Now listen to this sweetest friends. On Yom Kippur I am doing tshuva. I want you to know something very deep. I can tell one of my friends what I did wrong, and they will help me fix it. i can go to a rebbe and tell him I did this wrong, I want to do tshuva. The question is, whom can I tell that one thing which is wrong with me? I want you to know the deepest depths. I can’t even tell G-d unless I lock the door and I want to be alone with G-d. I am afraid to even tell G-d. So you know what the last prayer of Neila is? Neila is when I lock the door and I am pouring out my heart and I am telling G-d ‘you know something, this is all nothing. Yom Kippur is beautiful and cute, but I want you to fix that one thing which is so deep that only you can fix it.’

Now listen to the deepest depths, again you have to open your hearts very wide. There are two kinds of prayers. There is a prayer I am praying for sometimes, and then there is a prayer which I am praying for all the time, mamesh all the time. Obviously this prayer which I pray to G-d to fix the mistakes I made I am not praying all the time. Sometimes I make mistakes, sometimes I fix them. What am I praying for constantly? That one thing which needs fixing inside, it’s beyond me, I don’t know what to do with it, it’s beyond me.

This is Achas Sha’alti Me’eis Hashem… that one thing which I constantly pray for.

What’s a house? In Ishbits it’s very strong. Ki Beisi Beis Tefila. That prayer which I constantly pray for is called a house, a house is constant. Friends, let me ask you, do you know what it means that the Holy Temple is destroyed? We still pray, but we don’t pray anymore to fix the deepest depths. We only pray for the little outside things. The Beis Hamikdash is a place where you fix this deepest depths there is. I want you to know that Moshe Rabbeinu basically is the Master of the Torah what to do. Ahron Hakohen… how come Ahron Hakohen is blessing with his hands, what’s so special about his hands? Ahron is the Master of the hands. Ahron Hakohen, his thing is how to teach yidden how to hold up their hands. So therefor he has the holiness of how to bless in his hands. Everybody knows that the Beis Hamikdash is the house of Ahron Hakohen.

Now listen to this deepest depths. Everybody knows that the Succa is Ahron Hakohen’s house, annanei hakavod, the clouds of glory. Without even getting involved in the deepest depths.  The Succa is Ahron Hakohen’s house. You know what we do? The Ishbitser says, the only one who is mamesh praying like mad that I should fix that which is so deep are my parents. Who are my parents, who are your parents? Avraham, Yitzchak and Ya’akov, Moshe Ahron, Yosef Dovid. The guests of the Succa. So you know what it is? On Yom Kippur I realize that throughout the year? I was always praying for the little mistakes I did, I was waiting to do tshuva for the little things. Why didn’t I pray for that which I have to pray for all the time, for the real fixing? And now I want you to go one step deeper. What does it mean that all of Israel is in exile?
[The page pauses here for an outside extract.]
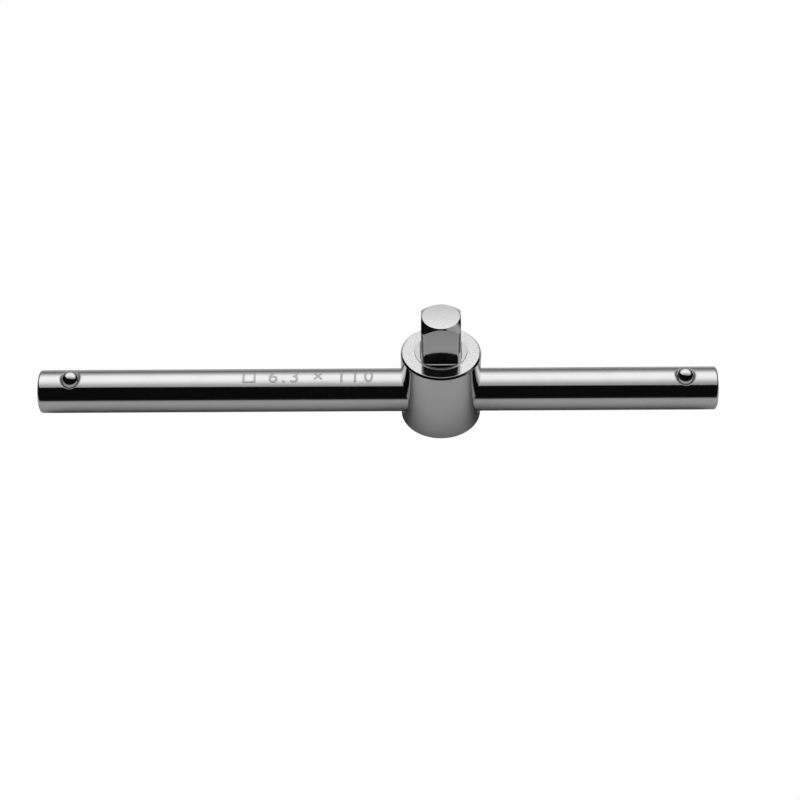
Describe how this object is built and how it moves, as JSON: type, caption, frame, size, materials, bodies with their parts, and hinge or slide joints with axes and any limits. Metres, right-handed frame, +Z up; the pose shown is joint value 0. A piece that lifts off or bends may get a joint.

All of Israel in exile means that we are praying for little things, we stopped praying for the big things. Being in exile means that we stopped praying that Mashiach should come. I cannot bring Mashiach, you know why? Because Mashiach’s fixing is that fixing where my actions don’t reach, my actions don’t reach there. It’s something deeper than all this.

You know what it says? Vehesihiv Lev Avos Al Banim Velev Banim Al avosam. When Eliyahu Hanavi is coming he will bring the parents and the children of the parents. Mamesh, now it’s so clear, because the Ishbitzer says that the only one who can fix this inside of children is when parents carry them. And they in return fix their parents. So this is what Eliyahu Hanavi is doing before Mashiach is coming, the fixing between the children and the parents.
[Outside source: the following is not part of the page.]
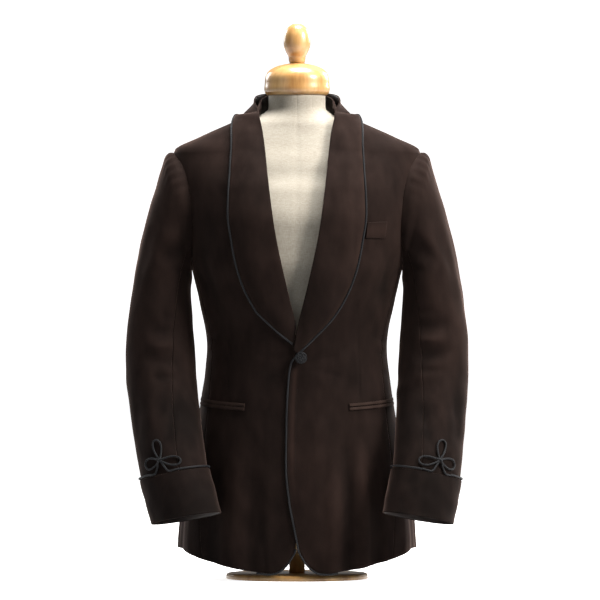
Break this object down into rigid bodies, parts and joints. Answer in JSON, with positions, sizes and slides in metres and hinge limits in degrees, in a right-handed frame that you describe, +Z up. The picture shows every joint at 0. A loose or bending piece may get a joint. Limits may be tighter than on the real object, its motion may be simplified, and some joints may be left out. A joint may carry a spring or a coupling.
{
  "type": "smoking jacket on dress form",
  "caption": "Velvet smoking jacket with shawl collar, braided edges and turned-back cuffs, worn by a limbless dress form on a round base.",
  "frame": {"origin": "centre of the underside of the dress form's round base", "axes": "+Z up, -Y the way the jacket's front looks, +X the wearer's left"},
  "size_m": [0.6016, 0.3251, 0.9755],
  "materials": {
    "velvet": "dark brown cotton velvet with a short upright pile",
    "braid": "black twisted silk cord and corded button cover",
    "linen": "plain natural linen stretched over the form",
    "wood": "turned beech, golden and varnished"
  },
  "bodies": {
    "root": {"back_left": "velvet", "back_right": "velvet", "breast_welt": "velvet", "button": "braid", "collar_stand": "velvet", "corner_braid_right": "braid", "cuff_braid_left": "braid", "cuff_braid_right": "braid", "cuff_left": "velvet", "cuff_right": "velvet", "edge_braid_left": "braid", "edge_braid_right": "braid", "form_base": "wood", "form_finial": "wood", "form_neck_cap": "wood", "form_pole": "wood", "form_torso": "linen", "front_left": "velvet", "front_right": "velvet", "hip_jet_lower_left": "velvet", "hip_jet_lower_right": "velvet", "hip_jet_upper_left": "velvet", "hip_jet_upper_right": "velvet", "shawl_left": "velvet", "shawl_right": "velvet", "side_left": "velvet", "side_right": "velvet", "topsleeve_left": "velvet", "topsleeve_right": "velvet", "undersleeve_left": "velvet", "undersleeve_right": "velvet"}
  },
  "joints": []
}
So this is the whole thing of the being in the Succa after Neila, after I lock myself and I tell G-d everything which is wrong with me, not this little things I made mistakes, that I fixed already by Mincha. By Neila I am mamesh taking G-d inside of me to that place which is locked all year long, I’m afraid to open it. So then I make a little Succa’le, and there my parents come, Avraham, Yitzchak, and Ya’akov, and they mamesh carry me into the Succa. So I want to add that not only Avraham Avinu comes to the Succa while I am sitting there, but mamesh Avraham Avinu carries me into the Succa, because how are parents fixing their children? By carrying them. What do we do with the lulav? Mamesh, the whole thing is holding up the hands. shukling, the hands, unbelievable. The whole thing about succos and the succa is the hands. I am holding up my hands, putting up the Schach. Everything is holding up the hands higher than myself. And then, the end is Simchas Torah when mamesh I see that the Ribbono Shel Olam put everything in the Torah. Suddenly I realize this is mamesh the Torah which is fixing myself. What am I doing? I don’t open the Torah, because that Torah which is fixing my deepest depths is not the words of the Torah, but it’s the whole Torah itself, mamesh the whole Torah.
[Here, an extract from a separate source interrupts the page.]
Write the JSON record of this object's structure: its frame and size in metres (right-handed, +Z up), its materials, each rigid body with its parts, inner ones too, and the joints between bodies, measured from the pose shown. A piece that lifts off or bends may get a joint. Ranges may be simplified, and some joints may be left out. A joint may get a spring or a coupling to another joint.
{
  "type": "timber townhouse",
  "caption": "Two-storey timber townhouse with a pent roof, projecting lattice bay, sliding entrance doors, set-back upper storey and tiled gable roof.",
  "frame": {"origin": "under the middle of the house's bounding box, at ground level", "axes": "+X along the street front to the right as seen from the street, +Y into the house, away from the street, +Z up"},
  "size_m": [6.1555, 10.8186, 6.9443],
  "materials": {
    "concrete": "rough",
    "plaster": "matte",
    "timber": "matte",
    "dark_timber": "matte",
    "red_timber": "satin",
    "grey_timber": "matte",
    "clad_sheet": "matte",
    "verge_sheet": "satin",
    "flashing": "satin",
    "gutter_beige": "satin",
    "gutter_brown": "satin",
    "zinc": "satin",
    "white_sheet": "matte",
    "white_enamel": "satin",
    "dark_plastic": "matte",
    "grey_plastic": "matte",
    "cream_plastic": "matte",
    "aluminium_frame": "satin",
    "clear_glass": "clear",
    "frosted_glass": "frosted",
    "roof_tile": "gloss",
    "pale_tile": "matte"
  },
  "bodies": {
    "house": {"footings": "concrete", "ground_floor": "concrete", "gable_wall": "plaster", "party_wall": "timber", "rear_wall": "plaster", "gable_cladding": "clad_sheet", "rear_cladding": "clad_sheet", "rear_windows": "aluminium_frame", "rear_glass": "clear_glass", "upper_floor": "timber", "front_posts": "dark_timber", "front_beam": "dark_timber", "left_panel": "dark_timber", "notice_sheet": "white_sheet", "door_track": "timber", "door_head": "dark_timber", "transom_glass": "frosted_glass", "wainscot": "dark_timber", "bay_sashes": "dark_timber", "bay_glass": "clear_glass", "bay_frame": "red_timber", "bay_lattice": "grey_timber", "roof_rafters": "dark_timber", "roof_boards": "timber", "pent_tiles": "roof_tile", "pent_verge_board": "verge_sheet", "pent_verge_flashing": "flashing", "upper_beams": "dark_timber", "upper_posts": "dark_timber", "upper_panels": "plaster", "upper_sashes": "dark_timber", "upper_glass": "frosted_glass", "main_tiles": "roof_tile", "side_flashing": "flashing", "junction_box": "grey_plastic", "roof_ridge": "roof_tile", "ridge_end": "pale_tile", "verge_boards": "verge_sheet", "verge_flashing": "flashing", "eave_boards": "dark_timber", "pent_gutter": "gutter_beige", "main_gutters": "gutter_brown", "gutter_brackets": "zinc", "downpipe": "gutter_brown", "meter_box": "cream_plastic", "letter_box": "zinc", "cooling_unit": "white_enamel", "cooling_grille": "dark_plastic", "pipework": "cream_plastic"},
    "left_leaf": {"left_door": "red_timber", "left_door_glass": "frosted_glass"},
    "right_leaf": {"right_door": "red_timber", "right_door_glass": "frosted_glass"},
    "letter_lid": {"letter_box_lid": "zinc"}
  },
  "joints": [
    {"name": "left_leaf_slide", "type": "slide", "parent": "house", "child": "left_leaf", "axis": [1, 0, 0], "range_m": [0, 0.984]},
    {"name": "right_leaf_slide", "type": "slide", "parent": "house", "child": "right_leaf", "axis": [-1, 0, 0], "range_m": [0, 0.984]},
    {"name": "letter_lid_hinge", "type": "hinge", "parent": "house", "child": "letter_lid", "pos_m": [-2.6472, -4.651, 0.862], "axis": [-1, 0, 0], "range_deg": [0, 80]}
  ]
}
I want you to know something, between people it’s also very deep. Sometimes I love somebody very much on a detail level. I am filling certain needs a person, I am doing them certain favors. Sometime a husband and wife fill each other’s certain needs, but then… then they cannot fix that which is missing. But if it’s beyond words, beyond everything there is like this Torah, Vezos HaTorah Asher Sam Moshe, the Torah of when you are holding up your hands, this has no words because it’s everything together. This is the Torah of Simchas Torah. And it’s unbelievable how on Simchas Torah every father and mother bring their children to shul. They mamesh carry their children because they know that this is the only way to fix it, they know it’s the only way to fix it.